RAW DATA:
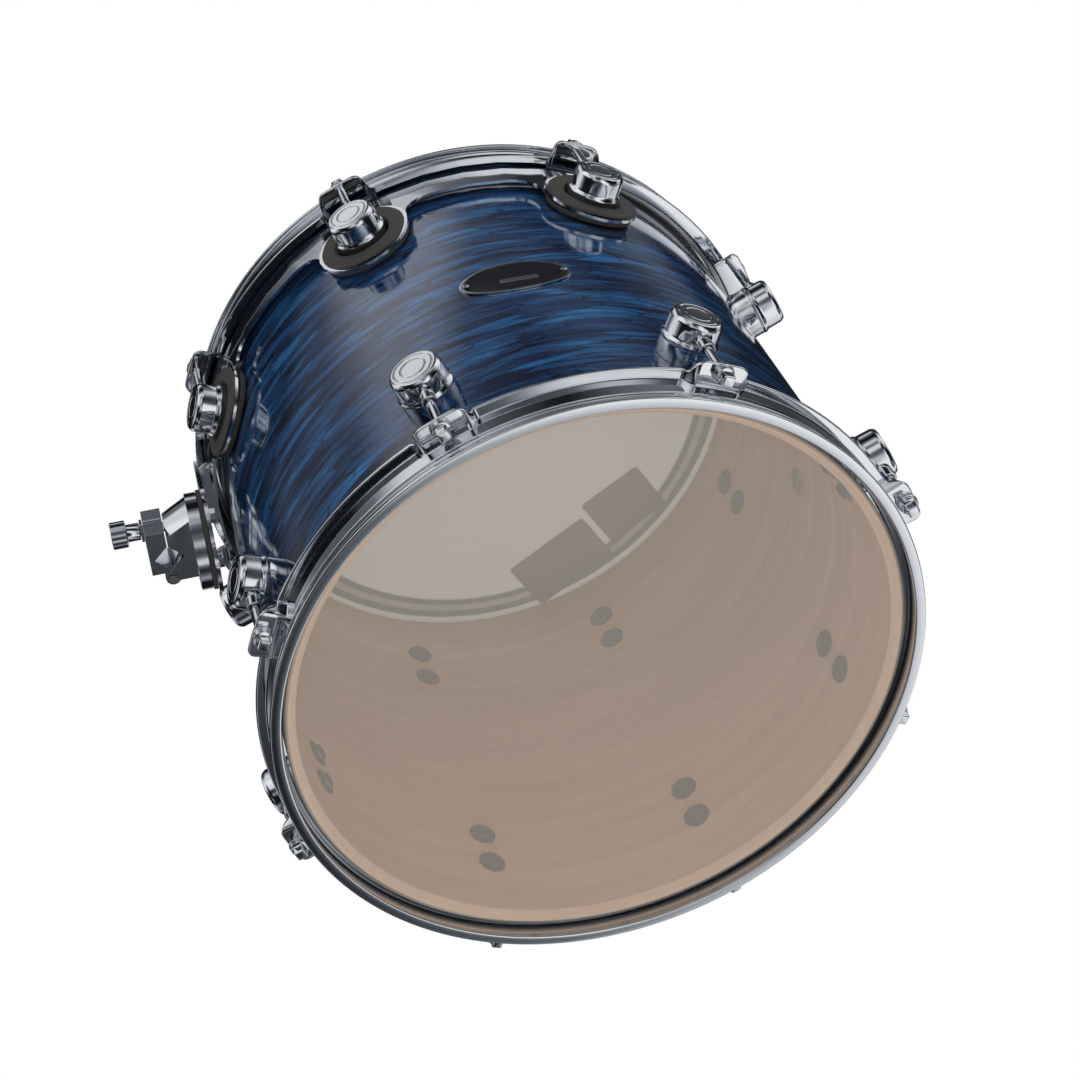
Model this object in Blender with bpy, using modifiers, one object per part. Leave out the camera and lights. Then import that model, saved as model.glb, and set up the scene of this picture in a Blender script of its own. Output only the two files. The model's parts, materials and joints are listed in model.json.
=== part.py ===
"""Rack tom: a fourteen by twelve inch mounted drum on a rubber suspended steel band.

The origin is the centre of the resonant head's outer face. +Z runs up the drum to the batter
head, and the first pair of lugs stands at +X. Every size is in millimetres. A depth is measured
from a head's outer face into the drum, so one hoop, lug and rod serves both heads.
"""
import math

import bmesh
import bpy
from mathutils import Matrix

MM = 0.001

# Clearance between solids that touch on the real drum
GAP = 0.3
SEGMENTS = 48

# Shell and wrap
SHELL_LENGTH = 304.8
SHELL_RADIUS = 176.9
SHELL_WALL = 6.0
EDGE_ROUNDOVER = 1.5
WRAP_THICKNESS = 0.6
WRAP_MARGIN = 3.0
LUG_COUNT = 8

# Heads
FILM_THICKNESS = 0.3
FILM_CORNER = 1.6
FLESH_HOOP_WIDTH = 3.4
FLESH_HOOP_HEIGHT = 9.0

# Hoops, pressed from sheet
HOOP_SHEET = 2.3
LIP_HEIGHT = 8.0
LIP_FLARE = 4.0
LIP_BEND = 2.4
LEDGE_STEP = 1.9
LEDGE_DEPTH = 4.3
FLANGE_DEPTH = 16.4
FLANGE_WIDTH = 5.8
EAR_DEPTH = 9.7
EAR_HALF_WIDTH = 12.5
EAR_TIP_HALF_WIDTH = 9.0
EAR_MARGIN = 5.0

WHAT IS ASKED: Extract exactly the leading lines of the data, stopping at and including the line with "LUG_COUNT = 8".

REPLY:
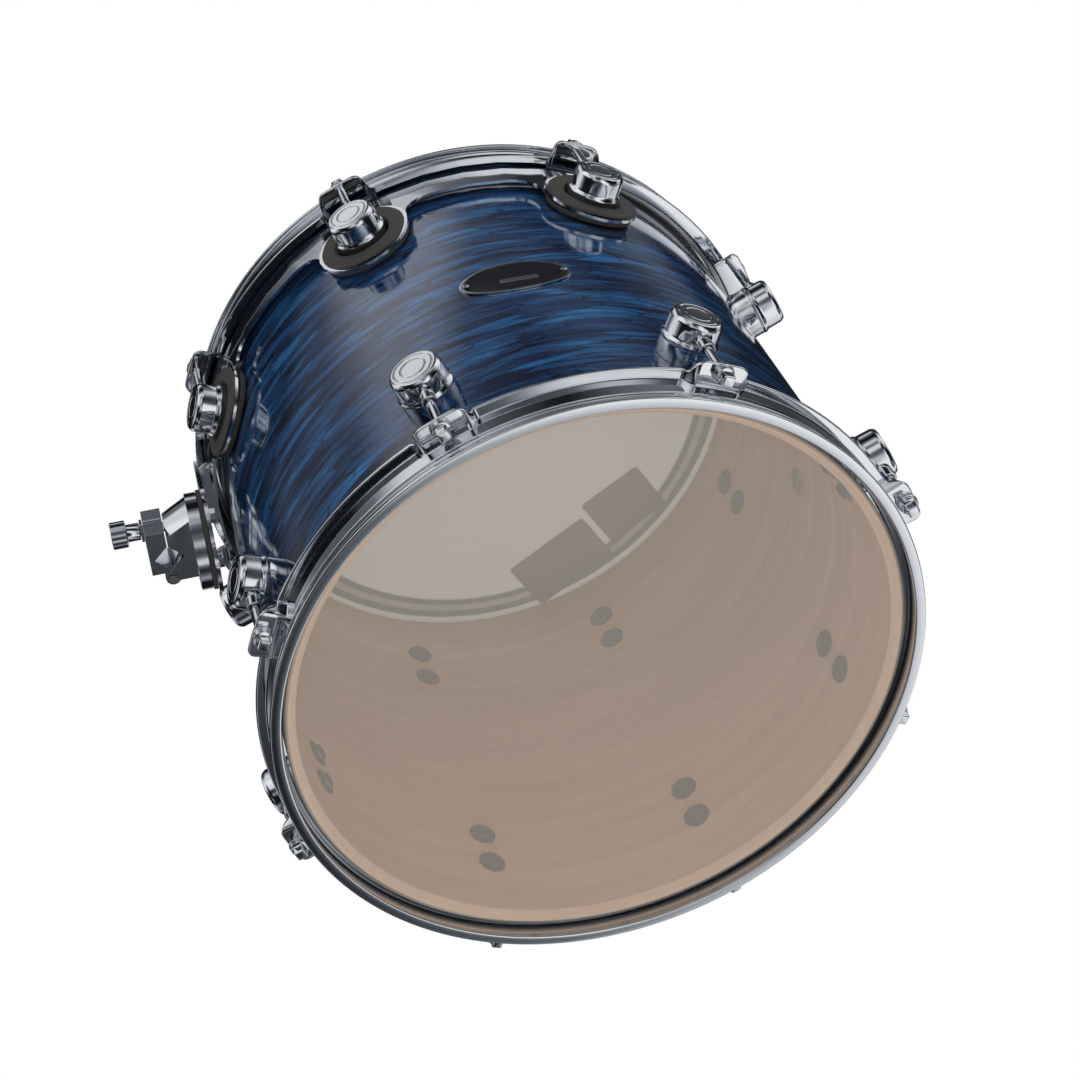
Model this object in Blender with bpy, using modifiers, one object per part. Leave out the camera and lights. Then import that model, saved as model.glb, and set up the scene of this picture in a Blender script of its own. Output only the two files. The model's parts, materials and joints are listed in model.json.
=== part.py ===
"""Rack tom: a fourteen by twelve inch mounted drum on a rubber suspended steel band.

The origin is the centre of the resonant head's outer face. +Z runs up the drum to the batter
head, and the first pair of lugs stands at +X. Every size is in millimetres. A depth is measured
from a head's outer face into the drum, so one hoop, lug and rod serves both heads.
"""
import math

import bmesh
import bpy
from mathutils import Matrix

MM = 0.001

# Clearance between solids that touch on the real drum
GAP = 0.3
SEGMENTS = 48

# Shell and wrap
SHELL_LENGTH = 304.8
SHELL_RADIUS = 176.9
SHELL_WALL = 6.0
EDGE_ROUNDOVER = 1.5
WRAP_THICKNESS = 0.6
WRAP_MARGIN = 3.0
LUG_COUNT = 8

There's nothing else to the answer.